Стихийность поэтического порыва…
«Тициан Табидзе однажды говорил мне, — вспоминает С. Чиковани, — что не раз он упускал вдохновение, т. е. будучи в настроении писать стихи, сдерживал себя и не писал их. На мой недоуменный вопрос он отвечал, что рождение стиха для него равносильно потопу».
Не я пишу стихи. Они, как повесть, пишутМеня, и жизни ход сопровождает их…
«Строки его обладают поразительной емкостью чувства», — пишет С. Чиковани.

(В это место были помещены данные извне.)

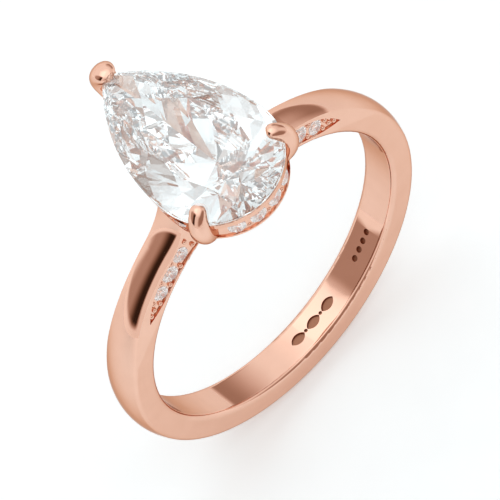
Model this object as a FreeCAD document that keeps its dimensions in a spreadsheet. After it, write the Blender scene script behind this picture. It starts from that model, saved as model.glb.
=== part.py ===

Об этом же говорит, вспоминая Табидзе, Борис Пастернак:
«Главное в его поэзии — чувство неисчерпанности лирической потенции, стоящее за каждым его стихотворением, перевес несказанного и того, что он еще скажет, над сказанным. Это присутствие незатронутых душевных запасов создает фон и второй план его стихов и придает им то особое настроение, которым они пронизаны и которое составляет их главную и горькую прелесть. Души в его стихах столько же, сколько ее было в нем самом, души сложной, затаенной, целиком направленной к добру, способной к ясновидению и самопожертвованию».
В статье «Котэ Марджанишвили» сам Тициан пишет о мастерах того типа, «которые живут и дышат собственным творчеством, горят непрерывным творческим огнем, их нельзя отделить от собственных творений. Они обладают вдохновением, равным по силе ринувшемуся лавиной обвалу, которого нельзя удержать, ибо он унесет за собой в бездну и тебя…».
Тициан пишет о бешеном, неукротимом творческом темпераменте Марджанишвили, которого называли «Дуруджи». Дуруджи — река в Кварели, на родине Марджанишвили, — маленькая река со скалистыми берегами: трудно себе представить, как она может ворочать огромными валунами, а между тем были тщетны попытки умерить ее пыл дамбами и плотинами: «В пору половодья Дуруджи сносит с пути все преграды и разрушает все дамбы, неся за собой дым коромыслом», — писал Тициан. Яростная самоотверженность отличала Марджанишвили, который, кажется, способен был убить человека в минуту творческой «разъяренности».
Тициан тоже был художником этого типа, но не ярость, а сила самоотдачи отличает его.
Вера его в таинство поэтического постижения мира была поистине беспредельна.